Due to another innovation straight out of MIT’s media lab, cuddly interactive
robots should soon be roaming the halls of hospitals, simultaneously creeping people out and helping the sick get better.
MIT’s Huggable robot, even in its current uncompleted state, is a technical marvel of communications and data accumulation.
The bear is lined with over 1500 sensors for direct data transmission, has cameras for eyes, a microphone field in the ears, and has an internal wireless PC. The ear mics give the robot ‘sound localization’ so it can directly interact with people in space, but the visual context from the cameras is even more impressive.

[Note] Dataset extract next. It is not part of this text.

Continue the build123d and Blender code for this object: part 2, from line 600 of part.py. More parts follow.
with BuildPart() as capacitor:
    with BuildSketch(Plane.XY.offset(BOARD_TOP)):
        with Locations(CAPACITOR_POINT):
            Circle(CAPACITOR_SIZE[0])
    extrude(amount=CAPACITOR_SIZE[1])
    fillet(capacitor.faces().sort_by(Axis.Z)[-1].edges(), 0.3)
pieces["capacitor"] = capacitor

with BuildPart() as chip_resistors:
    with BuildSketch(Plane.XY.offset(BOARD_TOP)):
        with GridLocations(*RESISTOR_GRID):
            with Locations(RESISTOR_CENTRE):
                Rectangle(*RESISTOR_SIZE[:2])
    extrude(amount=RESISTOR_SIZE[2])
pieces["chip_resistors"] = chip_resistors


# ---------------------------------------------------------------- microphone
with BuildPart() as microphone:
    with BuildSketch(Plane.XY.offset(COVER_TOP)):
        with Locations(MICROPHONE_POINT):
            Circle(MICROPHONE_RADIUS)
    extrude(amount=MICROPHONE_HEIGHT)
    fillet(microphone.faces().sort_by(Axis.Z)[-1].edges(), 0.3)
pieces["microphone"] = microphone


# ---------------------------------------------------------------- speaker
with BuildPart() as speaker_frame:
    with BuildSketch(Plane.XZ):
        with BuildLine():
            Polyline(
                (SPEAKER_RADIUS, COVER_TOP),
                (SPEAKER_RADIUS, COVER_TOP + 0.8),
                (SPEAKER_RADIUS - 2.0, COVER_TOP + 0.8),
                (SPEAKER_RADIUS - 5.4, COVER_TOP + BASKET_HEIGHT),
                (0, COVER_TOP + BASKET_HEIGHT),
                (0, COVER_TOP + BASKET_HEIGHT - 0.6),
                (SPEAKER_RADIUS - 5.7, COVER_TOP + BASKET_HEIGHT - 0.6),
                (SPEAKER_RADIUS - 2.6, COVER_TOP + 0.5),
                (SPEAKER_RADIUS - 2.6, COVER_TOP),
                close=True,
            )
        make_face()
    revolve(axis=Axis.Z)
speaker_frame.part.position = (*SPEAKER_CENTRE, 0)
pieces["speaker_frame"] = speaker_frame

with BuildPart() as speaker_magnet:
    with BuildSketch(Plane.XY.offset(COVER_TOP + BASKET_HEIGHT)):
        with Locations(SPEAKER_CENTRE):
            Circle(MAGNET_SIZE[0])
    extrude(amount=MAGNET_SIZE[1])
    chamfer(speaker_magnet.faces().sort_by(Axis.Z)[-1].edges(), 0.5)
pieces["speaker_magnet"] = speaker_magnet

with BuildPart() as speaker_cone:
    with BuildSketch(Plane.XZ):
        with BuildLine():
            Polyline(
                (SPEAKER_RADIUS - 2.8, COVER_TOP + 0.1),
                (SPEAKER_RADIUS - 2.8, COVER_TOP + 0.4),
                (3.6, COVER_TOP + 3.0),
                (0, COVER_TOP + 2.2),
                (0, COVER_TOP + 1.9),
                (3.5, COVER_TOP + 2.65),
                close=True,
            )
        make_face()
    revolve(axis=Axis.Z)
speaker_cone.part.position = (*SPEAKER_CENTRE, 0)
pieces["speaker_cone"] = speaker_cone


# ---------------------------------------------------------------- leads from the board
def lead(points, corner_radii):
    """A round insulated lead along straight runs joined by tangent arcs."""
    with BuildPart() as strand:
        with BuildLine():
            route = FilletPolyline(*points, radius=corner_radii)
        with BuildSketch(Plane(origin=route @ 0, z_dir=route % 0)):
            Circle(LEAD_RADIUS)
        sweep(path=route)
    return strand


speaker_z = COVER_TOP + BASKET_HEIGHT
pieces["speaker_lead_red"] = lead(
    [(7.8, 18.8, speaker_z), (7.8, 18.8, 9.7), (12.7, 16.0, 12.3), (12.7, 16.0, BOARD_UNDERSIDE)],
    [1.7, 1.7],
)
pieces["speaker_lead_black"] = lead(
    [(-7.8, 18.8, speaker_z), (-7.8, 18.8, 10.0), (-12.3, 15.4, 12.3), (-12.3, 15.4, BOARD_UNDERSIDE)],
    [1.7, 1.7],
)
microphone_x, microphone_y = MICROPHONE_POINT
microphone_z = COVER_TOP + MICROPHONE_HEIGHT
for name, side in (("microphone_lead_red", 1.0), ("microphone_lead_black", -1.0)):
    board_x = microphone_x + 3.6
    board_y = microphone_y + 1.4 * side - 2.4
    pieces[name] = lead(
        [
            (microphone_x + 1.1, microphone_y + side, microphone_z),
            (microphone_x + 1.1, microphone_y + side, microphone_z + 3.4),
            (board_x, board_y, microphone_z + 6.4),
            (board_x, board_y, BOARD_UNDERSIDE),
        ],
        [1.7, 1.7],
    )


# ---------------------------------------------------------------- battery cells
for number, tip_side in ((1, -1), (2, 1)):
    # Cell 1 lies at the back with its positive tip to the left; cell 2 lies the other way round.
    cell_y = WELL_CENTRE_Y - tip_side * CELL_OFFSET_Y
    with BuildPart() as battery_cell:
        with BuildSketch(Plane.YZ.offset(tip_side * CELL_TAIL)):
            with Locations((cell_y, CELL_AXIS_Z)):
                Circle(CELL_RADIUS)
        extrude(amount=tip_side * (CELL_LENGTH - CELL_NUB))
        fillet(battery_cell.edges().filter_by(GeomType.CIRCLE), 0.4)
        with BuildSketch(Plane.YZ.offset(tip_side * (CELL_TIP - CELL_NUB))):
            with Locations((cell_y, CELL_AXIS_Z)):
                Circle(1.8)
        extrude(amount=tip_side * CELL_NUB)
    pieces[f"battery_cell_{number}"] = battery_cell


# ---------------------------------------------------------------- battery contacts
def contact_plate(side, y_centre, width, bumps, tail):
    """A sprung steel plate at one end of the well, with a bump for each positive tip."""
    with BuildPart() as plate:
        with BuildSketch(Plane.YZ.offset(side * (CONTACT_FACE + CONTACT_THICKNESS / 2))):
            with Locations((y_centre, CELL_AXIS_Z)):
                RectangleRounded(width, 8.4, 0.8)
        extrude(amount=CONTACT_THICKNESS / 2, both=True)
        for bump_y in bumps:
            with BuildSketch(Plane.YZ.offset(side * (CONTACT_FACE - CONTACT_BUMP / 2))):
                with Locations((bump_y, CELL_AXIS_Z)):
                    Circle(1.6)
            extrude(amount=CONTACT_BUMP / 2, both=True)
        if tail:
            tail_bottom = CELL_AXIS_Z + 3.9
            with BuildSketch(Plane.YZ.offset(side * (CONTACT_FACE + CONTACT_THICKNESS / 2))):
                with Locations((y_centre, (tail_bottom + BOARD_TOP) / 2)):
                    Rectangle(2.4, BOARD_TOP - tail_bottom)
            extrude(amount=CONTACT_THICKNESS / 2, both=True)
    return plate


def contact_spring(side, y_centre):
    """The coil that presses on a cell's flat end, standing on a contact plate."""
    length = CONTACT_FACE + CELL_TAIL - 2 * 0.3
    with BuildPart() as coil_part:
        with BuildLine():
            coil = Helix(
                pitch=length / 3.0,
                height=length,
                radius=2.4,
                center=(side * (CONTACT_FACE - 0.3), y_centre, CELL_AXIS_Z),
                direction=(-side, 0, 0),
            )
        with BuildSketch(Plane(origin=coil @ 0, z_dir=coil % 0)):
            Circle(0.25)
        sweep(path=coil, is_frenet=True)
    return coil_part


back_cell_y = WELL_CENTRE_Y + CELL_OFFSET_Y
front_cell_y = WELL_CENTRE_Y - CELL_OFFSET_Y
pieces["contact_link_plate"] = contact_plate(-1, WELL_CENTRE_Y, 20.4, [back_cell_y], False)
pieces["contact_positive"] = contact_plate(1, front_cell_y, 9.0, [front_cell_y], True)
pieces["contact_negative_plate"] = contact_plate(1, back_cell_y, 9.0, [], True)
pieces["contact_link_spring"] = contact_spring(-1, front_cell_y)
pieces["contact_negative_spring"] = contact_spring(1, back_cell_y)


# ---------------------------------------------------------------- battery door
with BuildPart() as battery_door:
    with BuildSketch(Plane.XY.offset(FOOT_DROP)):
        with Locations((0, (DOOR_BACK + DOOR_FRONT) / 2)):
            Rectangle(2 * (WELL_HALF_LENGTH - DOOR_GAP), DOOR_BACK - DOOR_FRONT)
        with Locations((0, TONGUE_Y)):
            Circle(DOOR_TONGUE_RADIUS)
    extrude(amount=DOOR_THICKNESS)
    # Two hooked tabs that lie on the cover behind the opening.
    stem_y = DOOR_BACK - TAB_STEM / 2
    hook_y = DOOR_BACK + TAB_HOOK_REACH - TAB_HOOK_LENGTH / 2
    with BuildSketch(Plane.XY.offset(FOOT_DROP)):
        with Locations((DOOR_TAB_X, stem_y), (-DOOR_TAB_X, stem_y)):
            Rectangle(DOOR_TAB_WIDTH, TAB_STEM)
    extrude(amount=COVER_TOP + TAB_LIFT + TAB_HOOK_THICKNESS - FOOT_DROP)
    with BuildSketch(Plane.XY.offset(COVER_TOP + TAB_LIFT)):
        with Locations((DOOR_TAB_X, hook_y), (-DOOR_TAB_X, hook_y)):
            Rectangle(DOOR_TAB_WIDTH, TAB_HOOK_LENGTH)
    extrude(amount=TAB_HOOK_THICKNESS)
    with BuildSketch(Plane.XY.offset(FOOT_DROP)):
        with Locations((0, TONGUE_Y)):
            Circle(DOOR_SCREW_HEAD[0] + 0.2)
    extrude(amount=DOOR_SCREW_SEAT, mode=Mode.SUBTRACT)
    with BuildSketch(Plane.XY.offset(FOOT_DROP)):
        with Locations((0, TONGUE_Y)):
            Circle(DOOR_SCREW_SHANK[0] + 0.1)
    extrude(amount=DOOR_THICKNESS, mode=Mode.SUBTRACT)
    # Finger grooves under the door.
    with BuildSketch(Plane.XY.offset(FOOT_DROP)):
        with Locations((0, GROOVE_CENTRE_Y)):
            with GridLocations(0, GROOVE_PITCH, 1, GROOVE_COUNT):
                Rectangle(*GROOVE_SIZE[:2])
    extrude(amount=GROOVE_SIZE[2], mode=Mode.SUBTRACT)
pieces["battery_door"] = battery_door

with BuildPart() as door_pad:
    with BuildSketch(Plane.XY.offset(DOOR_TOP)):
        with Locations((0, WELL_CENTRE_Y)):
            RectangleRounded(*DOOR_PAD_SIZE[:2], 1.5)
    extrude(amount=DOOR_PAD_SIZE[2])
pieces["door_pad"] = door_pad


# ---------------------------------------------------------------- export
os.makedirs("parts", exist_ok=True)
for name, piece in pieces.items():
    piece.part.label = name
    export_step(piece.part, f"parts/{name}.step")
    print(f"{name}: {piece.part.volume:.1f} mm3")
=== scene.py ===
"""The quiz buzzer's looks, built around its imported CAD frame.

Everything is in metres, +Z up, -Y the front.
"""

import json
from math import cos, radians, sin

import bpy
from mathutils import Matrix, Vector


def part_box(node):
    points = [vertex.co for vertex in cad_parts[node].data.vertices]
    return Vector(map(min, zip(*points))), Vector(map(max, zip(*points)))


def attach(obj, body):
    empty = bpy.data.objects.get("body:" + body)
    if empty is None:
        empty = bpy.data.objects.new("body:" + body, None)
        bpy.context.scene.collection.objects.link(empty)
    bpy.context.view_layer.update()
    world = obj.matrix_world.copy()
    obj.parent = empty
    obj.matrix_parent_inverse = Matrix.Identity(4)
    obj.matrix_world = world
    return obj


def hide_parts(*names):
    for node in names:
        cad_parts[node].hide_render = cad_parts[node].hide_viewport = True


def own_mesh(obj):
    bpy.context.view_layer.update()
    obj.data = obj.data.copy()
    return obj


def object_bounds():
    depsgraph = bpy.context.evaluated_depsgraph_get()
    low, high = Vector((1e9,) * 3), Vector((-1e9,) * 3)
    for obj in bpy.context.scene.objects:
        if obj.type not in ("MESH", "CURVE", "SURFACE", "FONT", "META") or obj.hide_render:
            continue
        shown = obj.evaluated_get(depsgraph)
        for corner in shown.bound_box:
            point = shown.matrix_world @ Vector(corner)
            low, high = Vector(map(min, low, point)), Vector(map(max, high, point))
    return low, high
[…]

Because the camera in the bear’s eyes has a narrow field of vision, Media Lab personnel had to create a visual interface called ‘stale panorama’ to raise its space awareness. The robot takes separate video frames automatically when it is placed in any new room, by pointing its head around the room. The software that helps run the robot then mods the pics together into one large canvas, and when it’s combined with an automatic face detection feature, allows the bear bot to naturally follow a person around the room, face-to-face.

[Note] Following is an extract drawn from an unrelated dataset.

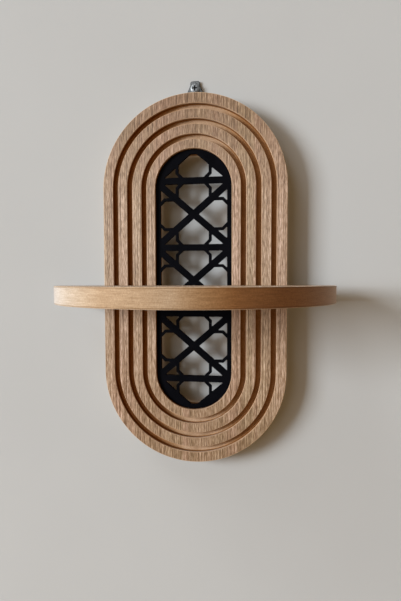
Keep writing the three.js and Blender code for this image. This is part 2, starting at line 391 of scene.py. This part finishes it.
def cut(piece, cutters):
    """Cuts closed meshes out of a piece for good; the cut faces take its last material"""
    materials = list(piece.data.materials)
    for bm in cutters:
        for face in bm.faces:
            face.material_index = len(materials) - 1
        cutter = to_object(bm, "cutter", materials)
        boolean = piece.modifiers.new("cut", "BOOLEAN")
        boolean.operation = "DIFFERENCE"
        boolean.solver = "EXACT"
        boolean.object = cutter
        graph = bpy.context.evaluated_depsgraph_get()
        mesh = bpy.data.meshes.new_from_object(piece.evaluated_get(graph))
        piece.modifiers.clear()
        old = piece.data
        piece.data = mesh
        mesh.name = piece.name
        bpy.data.meshes.remove(old)
        bpy.data.objects.remove(cutter)


def dress(piece, slot, *nodes):
    """Gives a finished mesh its normals and puts it in place of its CAD nodes"""
    piece.data.shade_smooth()
    piece.data.set_sharp_from_angle(angle=sharp_angle)
    normals = piece.modifiers.new("flat faces stay flat", "WEIGHTED_NORMAL")
    normals.keep_sharp = True
    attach(piece, "root")
    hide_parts(*nodes)


# Node graphs

def join(tree, socket, value):
    """Links a socket to another one, or sets its value"""
    if isinstance(value, bpy.types.NodeSocket):
        tree.links.new(value, socket)
    else:
        socket.default_value = value


def add(tree, kind, inputs, output=0, **settings):
    """New node with its inputs joined, and one of its outputs"""
    node = tree.nodes.new(kind)
    for key, value in settings.items():
        setattr(node, key, value)
    for key, value in inputs.items():
        join(tree, node.inputs[key], value)
    return node.outputs[output]


def math_of(tree, operation, first, second):
    """Sum, product or other result of two numbers"""
    return add(tree, "ShaderNodeMath", {0: first, 1: second}, operation=operation)


def spread(tree, value, low, high, to_low, to_high):
    """The value carried from one range to another, held at its ends"""
    return add(tree, "ShaderNodeMapRange", {
        "Value": value, "From Min": low, "From Max": high, "To Min": to_low, "To Max": to_high})


def mixed(tree, share, first, second):
    """Colour between two others"""
    return mix_colours(tree, share, first, second, "MIX")


def mix_colours(tree, share, first, second, blend):
    """Colour from two others by a way of blending"""
    node = tree.nodes.new("ShaderNodeMix")
    node.data_type = "RGBA"
    node.blend_type = blend
    join(tree, node.inputs[0], share)
    join(tree, node.inputs[6], first)
    join(tree, node.inputs[7], second)
    return node.outputs[2]


def shaded(tree, colour, factor, warmth=1.0):
    """Colour made lighter or darker by a number; with warmth, darker is browner and lighter is paler"""
    green = math_of(tree, "POWER", factor, 1 + 0.2 * warmth)
    blue = math_of(tree, "POWER", factor, 1 + 0.5 * warmth)
    tint = add(tree, "ShaderNodeCombineXYZ", {0: factor, 1: green, 2: blue})
    return mix_colours(tree, 1.0, colour, tint, "MULTIPLY")


def object_place(tree):
    """Place of a point in the object's own metres"""
    return add(tree, "ShaderNodeTexCoord", {}, output="Object")


def noise(tree, place, per_metre, detail=2.0, roughness=0.5, seed=0.0):
    """Noise with its own number of cells per metre along each axis"""
    scaled = add(tree, "ShaderNodeMapping", {"Vector": place, "Location": (seed, seed * 1.7, seed * 0.6),
                                             "Scale": per_metre})
    return add(tree, "ShaderNodeTexNoise", {
        "Vector": scaled, "Scale": 1.0, "Detail": detail, "Roughness": roughness})


def new_material(name):
    """Material with its tree and its surface shader"""
    material = bpy.data.materials.new(name)
    material.use_nodes = True
    return material, material.node_tree, material.node_tree.nodes["Principled BSDF"]


def bump(tree, shader, height, strength, distance):
    """Raises the surface by a height"""
    normal = add(tree, "ShaderNodeBump", {"Height": height, "Strength": strength, "Distance": distance},
                 output="Normal")
    join(tree, shader.inputs["Normal"], normal)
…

It also has an internal measurement unit that allow the bear to know its tilting orientations. But it’s the sensitivity of the sensors that are probably the most interesting for the future of touch-based physical applications.
Made of silicon, the sensors record electrical field, force and temperature data everytime the bear’s body parts are touched. It understands nine classes of affective touch: tickling, patting, poking, scratching, rubbing, squeezing, slapping, petting and light contact. From each of these, the bear is supposed to mimic a human-like response, eventually building an extensive database of appropriate replies and improving its function.
Since touch therapy is effective for sick patients, the bear is currently being looked at as a potential animal companion in hospitals.